Basta poner el pensamiento en la ceremonia de asunción del nuevo mandato de Evo Morales, el 22 de enero pasado, vencedor con el 64% de los votos, cuando fueron enviados al museo los atributos del poder del “Estado liberal y colonial”, como lo calificó el vicepresidente Álvaro García Linera. Basta ver la radicalización acelerada de la Revolución Bolivariana, respaldada cada día por sectores más amplios de las masas. Basta ver la aceleración de la Revolución Ciudadana y el vigor con que se replantea la organización de una fuerza política de masas en Ecuador.
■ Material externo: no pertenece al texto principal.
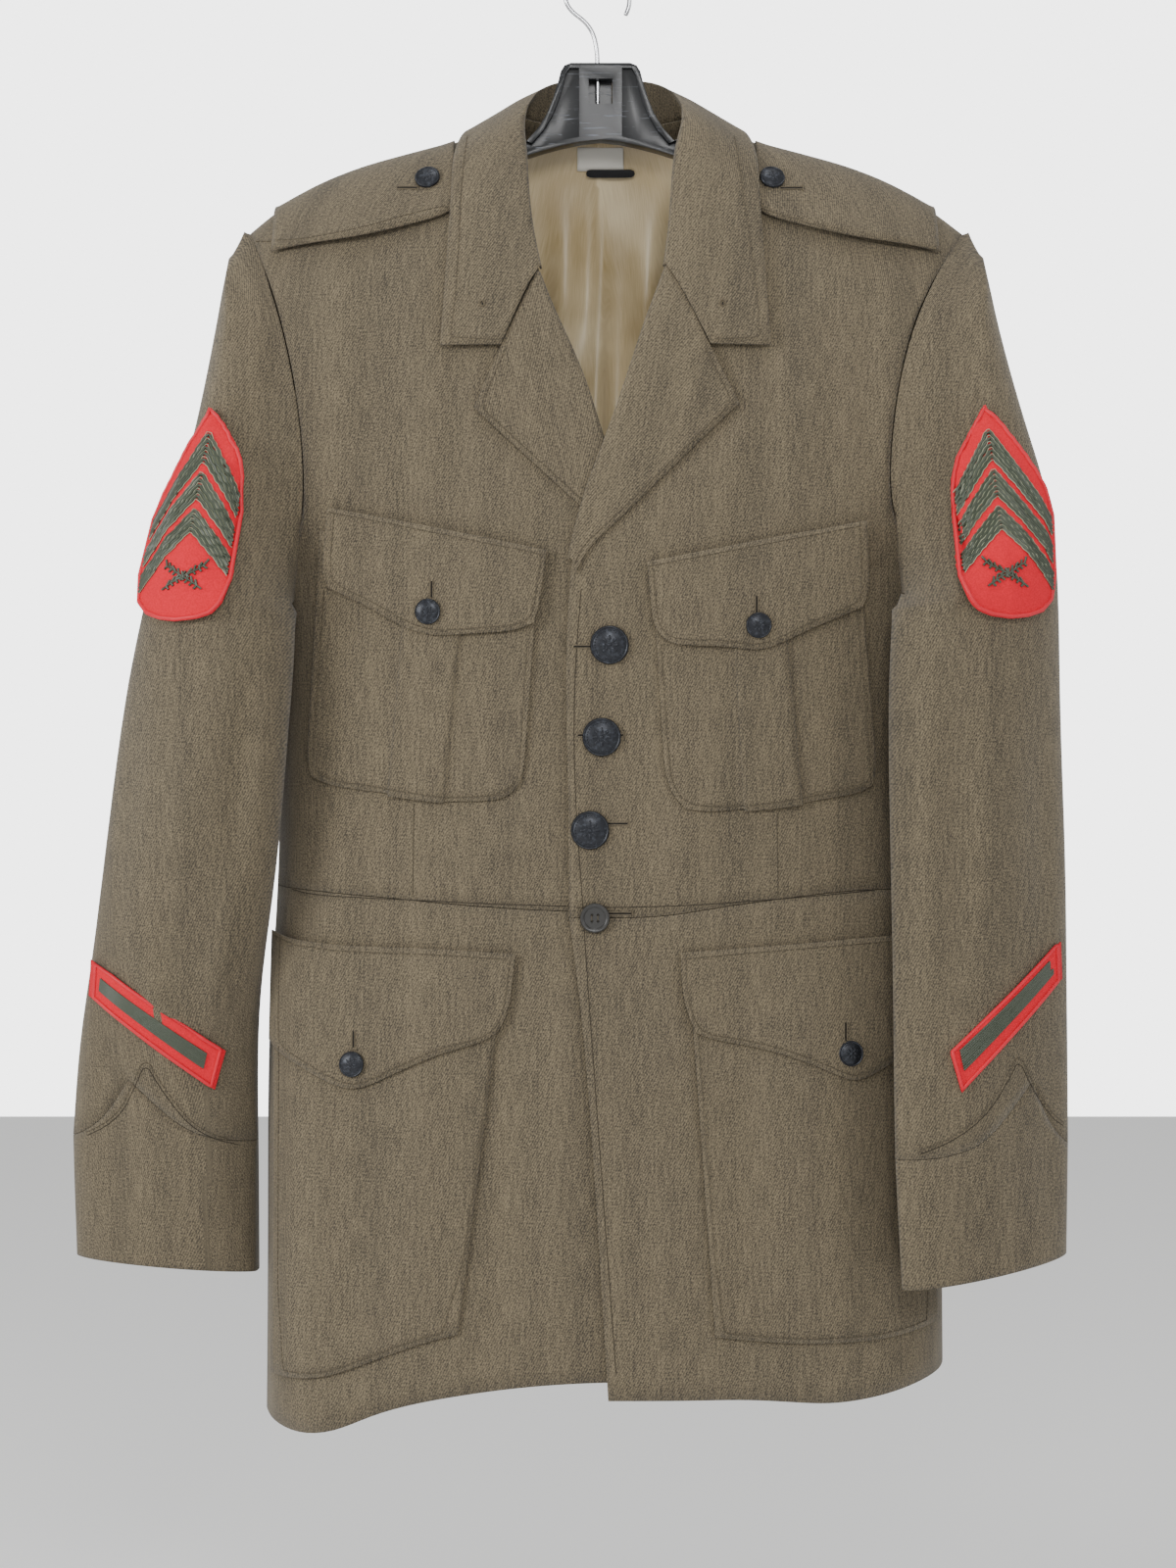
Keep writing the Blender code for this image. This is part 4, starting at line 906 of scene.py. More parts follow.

Pero los gobiernos de esos tres países son parte del Alba, desde donde se proyecta hacia toda América Latina y el Caribe (y más allá, mucho más allá, como quedó a la vista en Copenhague), la neta confrontación planteada por una respuesta socialista a la crisis capitalista.
Es comprensible que gobiernos y dirigentes atrapados por sus propias vacilaciones y compromisos, amenazados por derrotas electorales o incluso por demandas generalizadas de las masas, agiten el fantasma de una ultraderecha en marcha victoriosa. Pero se trata de un eslabón más en la cadena de la manipulación. Tal rotunda afirmación no habilita al facilismo y mucho menos a la irresponsabilidad: el enemigo es poderoso, brutal, irracional pero a la vez inteligente e implacable. Exige por tanto la búsqueda de todas las formas de frente único.
En todo caso, no hay salida sin comprender que América Latina hoy no se desplaza a la derecha. Es que la crisis deja sin respuesta posible a quienes sueñan con reformar el capitalismo. En tales circunstancias los únicos representantes posibles del capital son aquellos dispuestos a asumir sin rodeos, en todos los terrenos, la estrategia imperialista. Y en la misma medida en que no existan fuerzas con raigambre social y definiciones socialistas, queda espacio para aventureros de todo tipo en reemplazo de los partidos que el capital ya no tiene. Incluso los casos donde tales francotiradores den en el blanco se inscriben en una realidad de signo contrario: una etapa de convergencia regional en un plano cualitativamente más elevado, expresada en el Alba, que contiene, supera y proyecta todo lo avanzado mediante Unasur y las demás instancias regionales, a las cuales, lejos de antagonizar, contiene y sostiene como expresiones vivas del desarrollo desigual. Más aún: el programa, la estrategia e incluso la propuesta organizativa del Alba están diseminadas en cada rincón del hemisferio, sin excluir a Estados Unidos.